[begin Collected data]

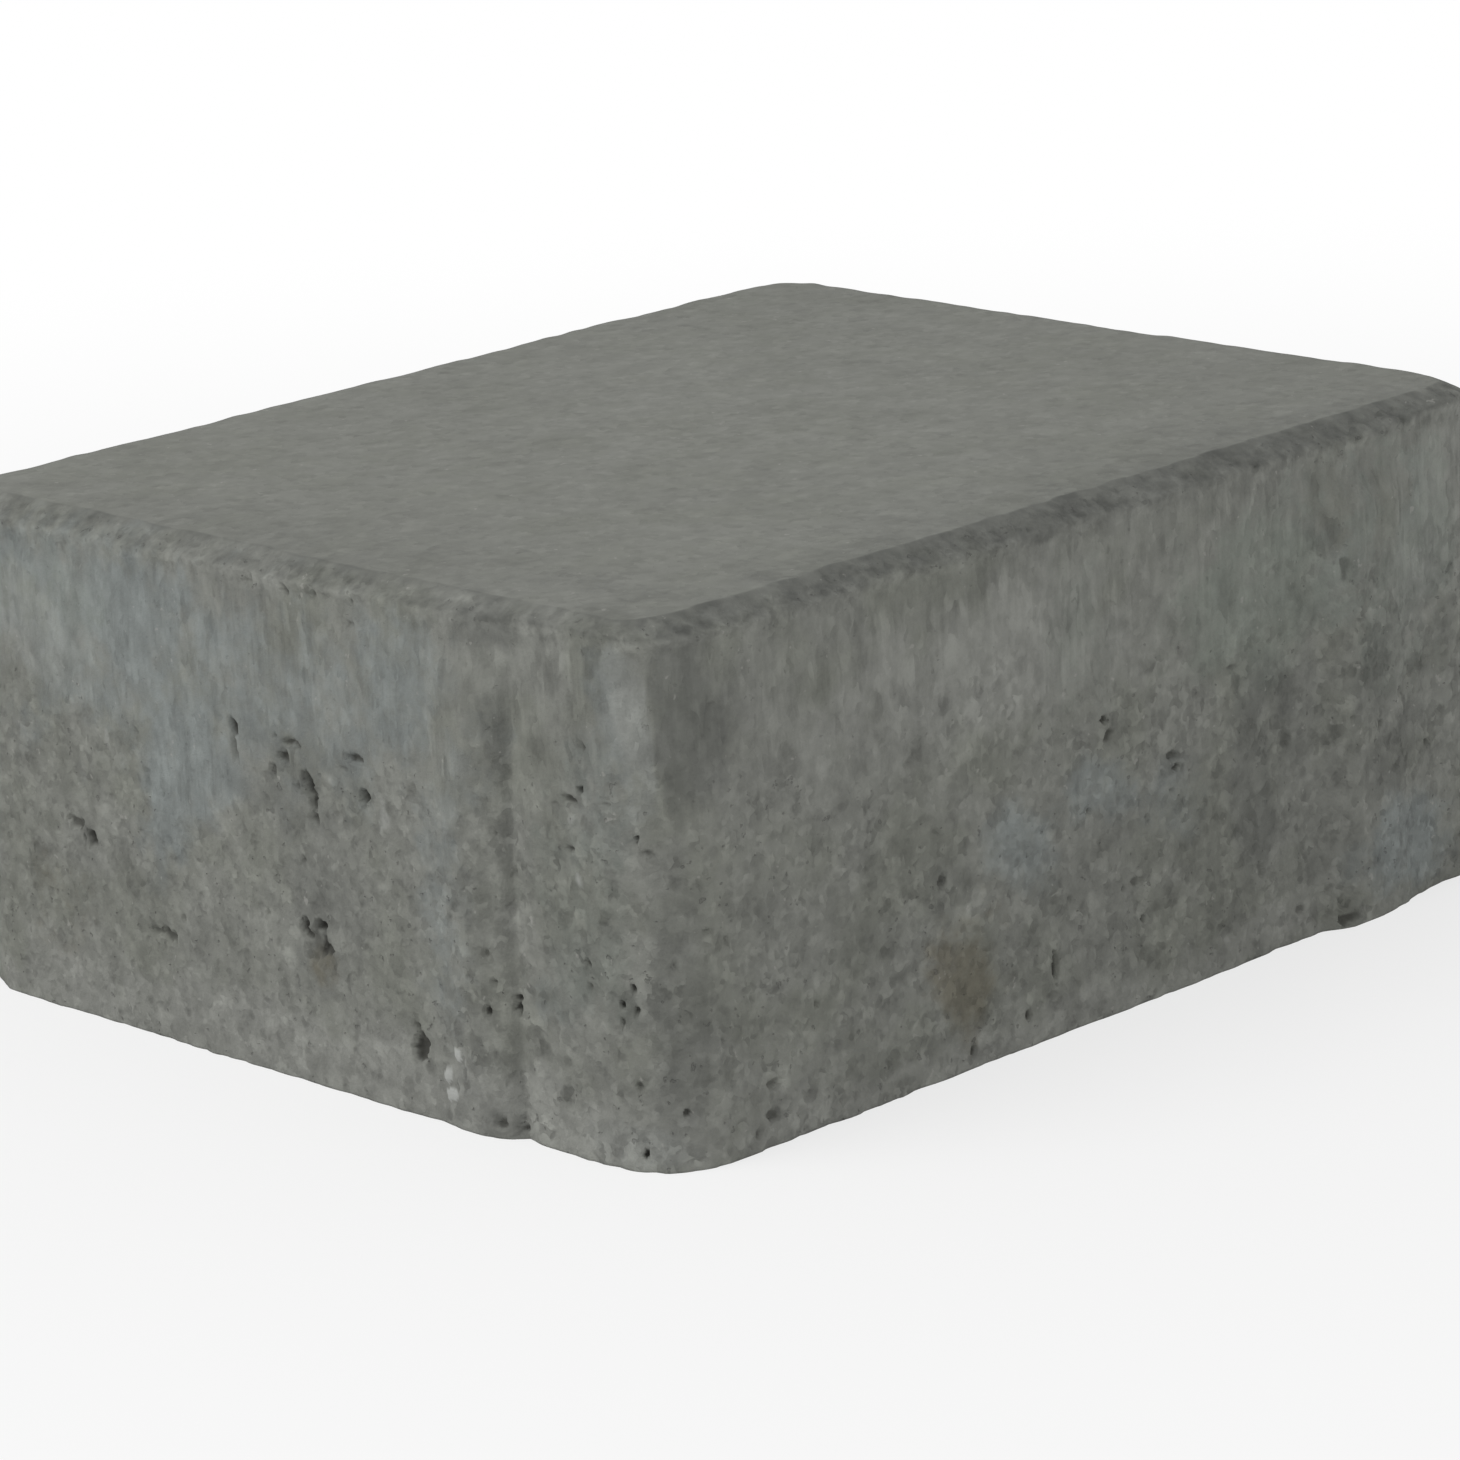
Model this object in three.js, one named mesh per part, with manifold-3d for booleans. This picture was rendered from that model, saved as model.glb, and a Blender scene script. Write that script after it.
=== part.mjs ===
// Concrete paving stone: one cast block with a bevelled wearing face and rounded upright
// corners. Each wall has one spacer nib, and steps back into a relief beside it.
//
// Millimetres, +Z up. The origin is the centre of the bed face, on the ground;
// +X runs along the stone's length and +Y along its width.

import * as THREE from "three";
import { mergeVertices } from "three/addons/utils/BufferGeometryUtils.js";
import Module from "manifold-3d";

// ---- Driving dimensions ----------------------------------------------------------------

// Block, measured over its plain walls
const stoneLength = 189.5;
const stoneWidth = 158.5;
const stoneHeight = 80;
const cornerRadius = 12;

// Bevel round the wearing face
const bevelInset = 4.6;
const bevelDrop = 3;

// Spacer nibs: upright ribs that hold the joint open between neighbouring stones. The
// long walls carry full nibs, the short walls low ones.
const nibFromCorner = 37;
const nibFootWidth = 16;
const nibCrestWidth = 8;
const nibCrestRounding = 1.5;
const longWallNibProud = 2.3;
const shortWallNibProud = 0.8;
const nibTop = 71;
const nibTopSlope = 3.5;

// Relief: beyond a plain land beside its nib, the wall steps back as far as the corner
const reliefLand = 0.5;
const reliefStep = 4;
const reliefDepth = 1.7;

// Curve fineness
const cornerSegments = 14;
const stepSegments = 6;
const crestSegments = 4;

// ---- Walls -----------------------------------------------------------------------------

// The walls run counter-clockwise seen from above, each a quarter turn after the last.
// run is a wall's length between sharp corners, reach its distance from the centre.
const quarterTurns = [[1, 0], [0, 1], [-1, 0], [0, -1]];
const walls = quarterTurns.map(([cosine, sine], index) => {
  const isLong = index % 2 === 0;
  return {
    heading: index * Math.PI / 2,
    along: new THREE.Vector2(cosine, sine),
    outward: new THREE.Vector2(sine, -cosine),
    run: isLong ? stoneLength : stoneWidth,
    reach: (isLong ? stoneWidth : stoneLength) / 2,
    nibProud: isLong ? longWallNibProud : shortWallNibProud,
  };
});

// A point on the plan: toEnd is measured back from the wall's last sharp corner, and
// proud outwards from the wall.
function wallPoint(wall, toEnd, proud) {
  const point = wall.along.clone().multiplyScalar(wall.run / 2 - toEnd);
  return point.addScaledVector(wall.outward, wall.reach + proud);
}

// ---- Solids ----------------------------------------------------------------------------

const wasm = await Module();
wasm.setup();

function solidOf(geometry) {
  const bare = geometry.clone();
  bare.deleteAttribute("normal");
  bare.deleteAttribute("uv");
  const merged = mergeVertices(bare, 1e-5);
  return new wasm.Manifold(new wasm.Mesh({
    numProp: 3,
    vertProperties: new Float32Array(merged.attributes.position.array),
    triVerts: new Uint32Array(merged.index.array),
  }));
}

function geometryOf(solid) {
  const mesh = solid.getMesh();
  const geometry = new THREE.BufferGeometry();
  geometry.setAttribute("position", new THREE.BufferAttribute(mesh.vertProperties, 3));
  geometry.setIndex(new THREE.BufferAttribute(mesh.triVerts, 1));
  geometry.computeVertexNormals();
  return geometry;
}

// Every solid is built this far below the bed, so that one cut makes the whole bed face
const bedOverrun = 5;

// ---- Block -----------------------------------------------------------------------------

// Plan of the block: every wall runs plain past its nib, eases back into the relief, and
// rounds the corner into the plain start of the next wall.
function blockPlan() {
  const stepStart = nibFromCorner - nibFootWidth / 2 - reliefLand;
  const stepEnd = stepStart - reliefStep;
  const stepMiddle = (stepStart + stepEnd) / 2;
  const points = [];
  for (const wall of walls) {
    const step = new THREE.CubicBezierCurve(
      wallPoint(wall, stepStart, 0),
      wallPoint(wall, stepMiddle, 0),
      wallPoint(wall, stepMiddle, -reliefDepth),
      wallPoint(wall, stepEnd, -reliefDepth));
    const centre = wallPoint(wall, cornerRadius, -reliefDepth - cornerRadius);
    const corner = new THREE.EllipseCurve(
      centre.x, centre.y, cornerRadius, cornerRadius, wall.heading - Math.PI / 2, wall.heading);
    points.push(...step.getPoints(stepSegments), ...corner.getPoints(cornerSegments));
  }
  return new THREE.Shape(points);
}

// Rounded rectangle over the plain walls, which the bevel follows.
function plainOutline() {
  const outline = new THREE.Shape();
  for (const wall of walls) {
    const centre = wallPoint(wall, cornerRadius, -cornerRadius);
    outline.absarc(centre.x, centre.y, cornerRadius, wall.heading - Math.PI / 2, wall.heading);
  }
  return outline;
}

function blockPrism() {
  const prism = new THREE.ExtrudeGeometry(blockPlan(), {
    depth: bedOverrun + stoneHeight + bevelDrop,
    bevelEnabled: false,
  });
  return prism.translate(0, 0, -bedOverrun);
}

// Space under the wearing face and its bevel, whose slope is carried on past the nibs.
function bevelEnvelope() {
  const carriedOn = 2;
  const slopeDrop = bevelDrop * carriedOn;
  const lowerEnd = 2 * slopeDrop + bedOverrun;
  const envelope = new THREE.ExtrudeGeometry(plainOutline(), {
    depth: stoneHeight + lowerEnd,
    curveSegments: cornerSegments,
    bevelSegments: 1,
    bevelThickness: slopeDrop,
    bevelSize: bevelInset * carriedOn,
    bevelOffset: -bevelInset,
  });
  return envelope.translate(0, 0, -slopeDrop - lowerEnd);
}

// The ground, which cuts the stone off level at its bed
function ground() {
  const slab = new THREE.BoxGeometry(2 * stoneLength, 2 * stoneWidth, 2 * bedOverrun);
  return slab.translate(0, 0, -bedOverrun);
}

// ---- Nibs ------------------------------------------------------------------------------

// How far a nib's solid reaches behind its wall, so that the two grow into one, and how
// far its flanks are carried on below the wall
const nibRoot = 4;
const flankSink = 0.1;

// Plan of a nib in its own frame: X along the wall and Y outwards, with the wall at Y = 0.
function nibPlan(proud) {
  const crest = nibCrestWidth / 2;
  const flank = new THREE.Vector2(nibFootWidth / 2 - crest, -proud);
  const sink = flank.clone().multiplyScalar(1 + flankSink / proud);
  const rounding = flank.clone().setLength(nibCrestRounding);
  const plan = new THREE.Shape();
  plan.moveTo(crest + sink.x, -nibRoot);
  plan.lineTo(crest + sink.x, proud + sink.y);
  plan.lineTo(crest + rounding.x, proud + rounding.y);
  plan.quadraticCurveTo(crest, proud, crest - nibCrestRounding, proud);
  plan.lineTo(nibCrestRounding - crest, proud);
  plan.quadraticCurveTo(-crest, proud, -crest - rounding.x, proud + rounding.y);
  plan.lineTo(-crest - sink.x, proud + sink.y);
  plan.lineTo(-crest - sink.x, -nibRoot);
  return plan;
}

// Side view of the space below a nib's sloped upper end: X outwards and Y up. The slope
// runs from the nib's crest to the wall at nibTop.
function nibTopProfile(proud) {
  const margin = 1;
  const rise = nibTopSlope / proud;
  const outer = proud + margin;
  const inner = -nibRoot - margin;
  const profile = new THREE.Shape();
  profile.moveTo(inner, -bedOverrun - margin);
  profile.lineTo(outer, -bedOverrun - margin);
  profile.lineTo(outer, nibTop - rise * outer);
  profile.lineTo(-margin, nibTop + rise * margin);
  profile.lineTo(inner, nibTop + rise * margin);
  return profile;
}

function nib(proud) {
  const rib = new THREE.ExtrudeGeometry(nibPlan(proud), {
    depth: bedOverrun + nibTop + nibTopSlope,
    curveSegments: crestSegments,
    bevelEnabled: false,
  });
  rib.translate(0, 0, -bedOverrun);
  const sweep = 2 * nibFootWidth;
  const under = new THREE.ExtrudeGeometry(nibTopProfile(proud), {
    depth: sweep,
    bevelEnabled: false,
  });
  // Stand the profile up: its X turns outwards, its Y turns up, and it is swept along X
  under.applyMatrix4(new THREE.Matrix4().makeBasis(
    new THREE.Vector3(0, 1, 0), new THREE.Vector3(0, 0, 1), new THREE.Vector3(1, 0, 0)));
  under.translate(-sweep / 2, 0, 0);
  return geometryOf(solidOf(rib).intersect(solidOf(under)));
}

// Moves a nib from its own frame to its place on a wall.
function seatOn(wall) {
  const place = wallPoint(wall, nibFromCorner, 0);
  const seat = new THREE.Matrix4().makeBasis(
    new THREE.Vector3(-wall.along.x, -wall.along.y, 0),
    new THREE.Vector3(wall.outward.x, wall.outward.y, 0),
    new THREE.Vector3(0, 0, 1));
  return seat.setPosition(place.x, place.y, 0);
}

// ---- Model -----------------------------------------------------------------------------

const concrete = new THREE.MeshStandardMaterial({
  name: "grey_concrete",
  color: 0x747872,
  roughness: 0.92,
  metalness: 0,
});

let stone = solidOf(blockPrism());
for (const wall of walls) {
  stone = stone.add(solidOf(nib(wall.nibProud).applyMatrix4(seatOn(wall))));
}
stone = stone.intersect(solidOf(bevelEnvelope())).subtract(solidOf(ground()));

const pavingStone = new THREE.Mesh(geometryOf(stone), concrete);
pavingStone.name = "paving_stone";

const model = new THREE.Group();
model.name = "concrete_paving_stone";
model.add(pavingStone);

export default model;
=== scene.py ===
"""Concrete paving stone: the cast stone with its finish, and the stage that it stands on.

The stone starts as a plain block divided into a fine grid. The grid is moved onto the cast
form, with its bevel, nibs, reliefs, drag marks and air holes, and takes the place of the
plain solid. Lengths inside the script are millimetres, and its objects are in metres.
"""

import math
from collections import namedtuple
from types import SimpleNamespace

import bmesh
import bpy
import numpy as np
from mathutils import Matrix, Vector


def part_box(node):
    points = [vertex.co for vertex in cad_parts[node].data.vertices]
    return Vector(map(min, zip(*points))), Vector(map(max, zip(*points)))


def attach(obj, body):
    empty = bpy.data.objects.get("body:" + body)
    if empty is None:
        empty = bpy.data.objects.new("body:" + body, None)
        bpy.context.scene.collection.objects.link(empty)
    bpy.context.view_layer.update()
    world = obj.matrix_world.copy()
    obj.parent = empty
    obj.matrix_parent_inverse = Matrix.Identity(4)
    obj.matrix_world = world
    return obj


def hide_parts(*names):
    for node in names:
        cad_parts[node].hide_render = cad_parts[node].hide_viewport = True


bl_info = {
    "name": "Concrete Paving Stone",
    "version": (1, 0, 0),
    "blender": (4, 5, 0),
    "location": "3D View > Sidebar > Paving Stone",
    "description": "Casts a concrete paving stone and sets the stage round it",
    "category": "Object",
}

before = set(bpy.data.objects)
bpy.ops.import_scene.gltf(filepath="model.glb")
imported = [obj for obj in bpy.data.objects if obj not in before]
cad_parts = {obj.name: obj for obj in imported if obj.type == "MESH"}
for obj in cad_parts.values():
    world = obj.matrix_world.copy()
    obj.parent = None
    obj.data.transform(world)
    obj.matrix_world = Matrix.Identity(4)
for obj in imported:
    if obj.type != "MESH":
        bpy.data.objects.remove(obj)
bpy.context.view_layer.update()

NODE = "paving_stone"
PIECE = "cast_stone"
MM = 0.001
solid_low, solid_high = (np.array(corner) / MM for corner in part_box(NODE))

# How far the solid's nibs stand proud of the short and the long walls
NIB_PROUD = np.array([0.8, 2.3, 0])
plain_size = [round(float(size), 2) for size in solid_high - solid_low - 2 * NIB_PROUD]

# Points of the grid that lie nearer to a plane than this are in it, in millimetres
TOUCH = 0.01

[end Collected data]

§ Written instruction: In the material above, locate the line containing "const concrete = new" and the line containing "obj.matrix_parent_inverse = Matrix.Identity(4)". Transcribe exactly those two lines and every line between them, and nothing more.

§ Exercise solution:
const concrete = new THREE.MeshStandardMaterial({
  name: "grey_concrete",
  color: 0x747872,
  roughness: 0.92,
  metalness: 0,
});

let stone = solidOf(blockPrism());
for (const wall of walls) {
  stone = stone.add(solidOf(nib(wall.nibProud).applyMatrix4(seatOn(wall))));
}
stone = stone.intersect(solidOf(bevelEnvelope())).subtract(solidOf(ground()));

const pavingStone = new THREE.Mesh(geometryOf(stone), concrete);
pavingStone.name = "paving_stone";

const model = new THREE.Group();
model.name = "concrete_paving_stone";
model.add(pavingStone);

export default model;
=== scene.py ===
"""Concrete paving stone: the cast stone with its finish, and the stage that it stands on.

The stone starts as a plain block divided into a fine grid. The grid is moved onto the cast
form, with its bevel, nibs, reliefs, drag marks and air holes, and takes the place of the
plain solid. Lengths inside the script are millimetres, and its objects are in metres.
"""

import math
from collections import namedtuple
from types import SimpleNamespace

import bmesh
import bpy
import numpy as np
from mathutils import Matrix, Vector


def part_box(node):
    points = [vertex.co for vertex in cad_parts[node].data.vertices]
    return Vector(map(min, zip(*points))), Vector(map(max, zip(*points)))


def attach(obj, body):
    empty = bpy.data.objects.get("body:" + body)
    if empty is None:
        empty = bpy.data.objects.new("body:" + body, None)
        bpy.context.scene.collection.objects.link(empty)
    bpy.context.view_layer.update()
    world = obj.matrix_world.copy()
    obj.parent = empty
    obj.matrix_parent_inverse = Matrix.Identity(4)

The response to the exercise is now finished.